Despite being the only candidate, Pashinyan lost a parliamentary vote on May 1 to elect the new prime minister. It wasn’t clear why the Republicans, who hold the parliamentary majority, voted against him even though they promised not to challenge his candidacy. Moments before the widely broadcast vote, he addressed a vivacious crowd in baseball caps that read “Dukhov” (slang for “man up” or “with courage”) and urged them to wait for him. Thousands more supporters started pouring into the square.
The next day, tens of thousands of supporters, following his message for civil disobedience, resumed their strikes and sit-ins. Once again, intersections at major and less-traveled roads were blocked, bringing the city to a near standstill. Armenians were more defiant than ever, emboldened by the Republicans’ refusal to step aside for a Pashinyan-led minority government. But by nightfall, the Republicans conceded and vowed they would not field their own candidate. The peaceful protests continued in full force.
On May 8, Pashinyan was elected prime minister.

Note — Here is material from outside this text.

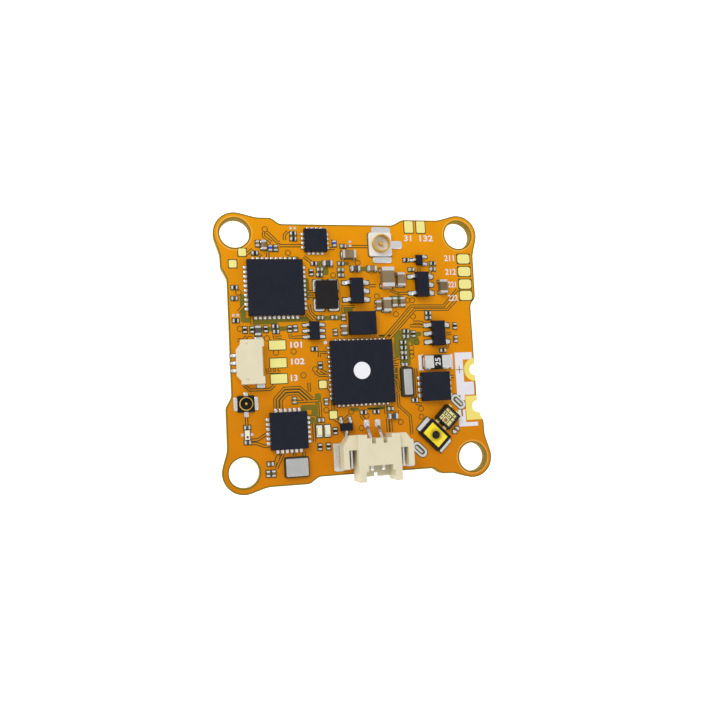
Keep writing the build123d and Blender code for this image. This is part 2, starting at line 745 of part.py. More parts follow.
flattened_dome = 0.13
flange_bottom = button_floor + flattened_dome + button_travel
flange_top = flange_bottom + 0.1
with BuildPart() as button_nub:
    with BuildSketch(turned(button_place, button_angle, board_top + flange_bottom)):
        Circle(0.55)
    extrude(amount=flange_top - flange_bottom)
    with BuildSketch(turned(button_place, button_angle, board_top + flange_top)):
        Circle(nub_radius)
    extrude(amount=nub_top - flange_top)
    fillet(button_nub.faces().sort_by(Axis.Z)[-1].edges(), 0.16)
button_nub.part.label = "button_nub"
export_step(button_nub.part, "parts/button_nub.step")

with BuildPart() as button_film:
    with BuildSketch(turned(button_place, button_angle, board_top + button_body[2])):
        RectangleRounded(2.4, 1.6, 0.12)
        Circle(nub_radius + film_clearance, mode=Mode.SUBTRACT)
    extrude(amount=film_thickness)
button_film.part.label = "button_film"
export_step(button_film.part, "parts/button_film.step")

# ---- colour LED: a black package turned 45 degrees, a lead frame in its well, a clear fill ----
colour_led_place = (9.96, -8.14)
with BuildPart() as colour_led_body:
    with BuildSketch(turned(colour_led_place, 45)):
        Rectangle(2.0, 2.0)
    extrude(amount=0.72)
    with BuildSketch(turned(colour_led_place, 45, board_top + 0.34)):
        RectangleRounded(1.72, 1.72, 0.1)
    extrude(amount=0.5, mode=Mode.SUBTRACT)
colour_led_body.part.label = "colour_led_body"
export_step(colour_led_body.part, "parts/colour_led_body.step")

# plates of the lead frame in the package's own axes: (x, y, width, depth)
lead_frame_plates = [
    (-0.42, -0.02, 0.62, 0.62),
    (-0.42, 0.56, 0.62, 0.34),
    (-0.42, -0.6, 0.62, 0.34),
    (0.16, 0.5, 0.34, 0.46),
    (0.16, -0.06, 0.34, 0.46),
    (0.16, -0.62, 0.34, 0.3),
    (0.6, 0.0, 0.3, 1.4),
]
with BuildPart() as colour_led_frame:
    with BuildSketch(turned(colour_led_place, 45, board_top + 0.34)):
        for x, y, width, depth in lead_frame_plates:
            with Locations((x, y)):
                Rectangle(width, depth)
    extrude(amount=0.08)
    with BuildSketch(turned(colour_led_place, 45)):
        with Locations((1.13, 0.55), (1.13, -0.55), (-1.13, 0.55), (-1.13, -0.55)):
            Rectangle(0.24, 0.44)
    extrude(amount=0.22)
colour_led_frame.part.label = "colour_led_frame"
export_step(colour_led_frame.part, "parts/colour_led_frame.step")

with BuildPart() as colour_led_fill:
    with BuildSketch(turned(colour_led_place, 45, board_top + 0.34)):
        RectangleRounded(1.7, 1.7, 0.09)
    extrude(amount=0.36)
    with BuildSketch(turned(colour_led_place, 45, board_top + 0.34)):
        for x, y, width, depth in lead_frame_plates:
            with Locations((x, y)):
                Rectangle(width, depth)
    extrude(amount=0.08, mode=Mode.SUBTRACT)
colour_led_fill.part.label = "colour_led_fill"
export_step(colour_led_fill.part, "parts/colour_led_fill.step")

# ---- small two-ended components: (x, y, quarter turns) ----
resistor_0201 = [
    (-6.45, 12.75, 0), (-6.45, 12.15, 0), (-10.7, 10.55, 0), (-4.3, 9.4, 0), (-4.65, 8.4, 1),
    (6.3, 9.8, 0), (9.45, 9.4, 0), (-13.0, 6.82, 0), (-13.0, 3.27, 0), (-12.08, 2.25, 1),
    (-11.33, 2.25, 1), (-9.87, 2.28, 1), (-8.85, 2.58, 0), (-7.3, 2.25, 1), (-4.72, 0.0, 0),
    (-4.17, -1.8, 1), (5.75, 1.7, 0), (6.62, 1.35, 1), (5.35, 0.45, 0), (5.35, -0.15, 0),
    (5.35, -1.27, 0), (8.5, 3.7, 0), (11.65, 2.15, 1), (10.0, -0.6, 0), (6.3, -6.05, 0),
    (0.35, -7.1, 0), (1.8, -7.1, 0), (-2.9, -8.95, 1), (-4.65, -10.55, 1), (-3.73, -10.55, 1),
]
capacitor_0201 = [
    (-10.35, 11.6, 1), (-1.35, 8.1, 0), (-3.7, 8.75, 0), (9.4, 8.75, 0), (6.85, 8.7, 0),
    (-3.9, 3.4, 0), (-2.35, 3.4, 0), (-1.3, 3.4, 1), (-2.3, 1.75, 1), (5.35, -0.72, 0),
    (5.35, -2.05, 0), (11.65, 0.65, 1), (-7.15, -5.45, 1), (-3.72, -5.75, 1), (-4.4, -7.7, 0),
    (3.45, -6.87, 0), (-10.0, -12.0, 0), (-10.28, -13.0, 1), (-9.7, -13.0, 1), (-1.35, 8.7, 0),
    (10.95, -9.65, 0.5),
]
filter_0201 = [
    (-13.05, 5.65, 0), (-8.8, 2.0, 0), (-6.68, 2.3, 1), (5.7, 1.1, 0), (8.5, 3.15, 0),
    (-0.9, 11.35, 0), (-1.3, 9.4, 0), (-3.75, 8.15, 0), (-12.28, -8.05, 0), (-12.28, -9.6, 0),
]
inductor_0201 = [(-9.0, 11.1, 1), (-8.4, 11.1, 1), (-1.9, 11.65, 1)]
capacitor_0402 = [
    (-9.72, 11.4, 1), (2.2, 8.8, 0), (2.72, 4.65, 1), (4.6, 5.0, 1), (5.5, 5.0, 1), (-1.33, 2.0, 1),
]
inductor_0402 = [(0.3, 8.8, 0), (-2.8, 9.4, 0), (-10.72, 2.13, 1), (3.65, -7.7, 0)]
capacitor_0603 = [(-0.4, 10.35, 0), (5.42, 7.5, 1), (3.63, 4.68, 1), (10.4, 6.66, 1)]
capacitor_0805 = [(3.83, 7.72, 1)]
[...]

This month Armenia enters a new chapter as a free and independent republic, written by a younger generation that did not see the early tumultuous years of independence that were plagued by war.
Pashinyan now speaks of reconciliation. Members of his newly appointed cabinet include several new faces and some old ones—four members who held high-ranking positions in the previous administration.
But the Armenian youth who reclaimed their nation through the uprising have huge expectations for change. About 30 percent of the population lives below the poverty line. The unemployment rate has been hovering around 17 percent for the last two years. A breakthrough to resolve the conflict between Armenia and Azerbaijan over the disputed territory of Nagorno-Karabakh has yet to be found. And an estimated 15,000 to 20,000 people emigrate from Armenia annually. Sargsyan’s government failed to tackle these problems during his tenure.
Now, after a decade of demanding change, all eyes are on Pashinyan, who is expected to turn the country around.